EXERCISE AIM:
Every line below must be reproduced exactly. Copy them all.

DATA:

* BEGIN *

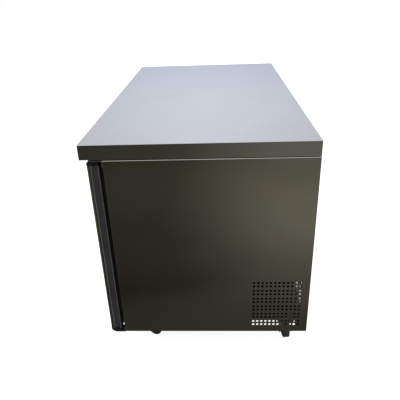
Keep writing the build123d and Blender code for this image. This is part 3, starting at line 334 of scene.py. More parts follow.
def screw_head(bm, radius, tall, place):
    """A pan head with a cross recess, on +Z over its seat."""
    before = set(bm.verts)
    half_step = Matrix.Rotation(math.radians(15), 4, "Z")
    base = Matrix.Translation((0, 0, tall / 4)) @ half_step
    rim = {"radius1": radius, "radius2": 0.95 * radius, "depth": tall / 2}
    bmesh.ops.create_cone(bm, cap_ends=True, segments=12, matrix=base, **rim)
    bm.normal_update()
    faces = {face for vert in bm.verts if vert not in before for face in vert.link_faces}
    top = max(faces, key=lambda face: face.calc_center_median().z)
    bmesh.ops.inset_region(bm, faces=[top], thickness=0.34 * radius, depth=tall / 2, use_even_offset=True)
    bmesh.ops.inset_region(bm, faces=[top], thickness=0.08 * radius, use_even_offset=True)
    arm, half = 0.46 * radius, 0.12 * radius
    for vert in top.verts:
        x, y = abs(vert.co.x), abs(vert.co.y)
        long_x, long_y = x > 1.2 * y, y > 1.2 * x
        vert.co.x = math.copysign(arm if long_x else half, vert.co.x)
        vert.co.y = math.copysign(arm if long_y else half, vert.co.y)
    sunk = {"thickness": 0.02 * radius, "depth": -0.6 * tall}
    bmesh.ops.inset_region(bm, faces=[top], use_even_offset=True, **sunk)
    bmesh.ops.transform(bm, matrix=place, verts=[vert for vert in bm.verts if vert not in before])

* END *

OUTPUT FOR THIS TASK:
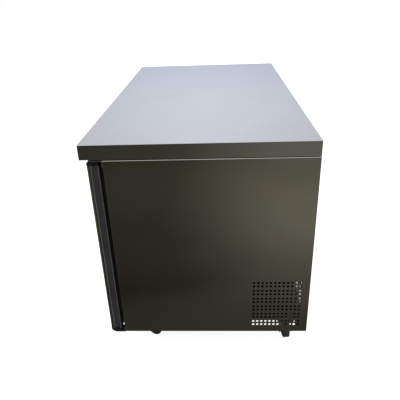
Keep writing the build123d and Blender code for this image. This is part 3, starting at line 334 of scene.py. More parts follow.
def screw_head(bm, radius, tall, place):
    """A pan head with a cross recess, on +Z over its seat."""
    before = set(bm.verts)
    half_step = Matrix.Rotation(math.radians(15), 4, "Z")
    base = Matrix.Translation((0, 0, tall / 4)) @ half_step
    rim = {"radius1": radius, "radius2": 0.95 * radius, "depth": tall / 2}
    bmesh.ops.create_cone(bm, cap_ends=True, segments=12, matrix=base, **rim)
    bm.normal_update()
    faces = {face for vert in bm.verts if vert not in before for face in vert.link_faces}
    top = max(faces, key=lambda face: face.calc_center_median().z)
    bmesh.ops.inset_region(bm, faces=[top], thickness=0.34 * radius, depth=tall / 2, use_even_offset=True)
    bmesh.ops.inset_region(bm, faces=[top], thickness=0.08 * radius, use_even_offset=True)
    arm, half = 0.46 * radius, 0.12 * radius
    for vert in top.verts:
        x, y = abs(vert.co.x), abs(vert.co.y)
        long_x, long_y = x > 1.2 * y, y > 1.2 * x
        vert.co.x = math.copysign(arm if long_x else half, vert.co.x)
        vert.co.y = math.copysign(arm if long_y else half, vert.co.y)
    sunk = {"thickness": 0.02 * radius, "depth": -0.6 * tall}
    bmesh.ops.inset_region(bm, faces=[top], use_even_offset=True, **sunk)
    bmesh.ops.transform(bm, matrix=place, verts=[vert for vert in bm.verts if vert not in before])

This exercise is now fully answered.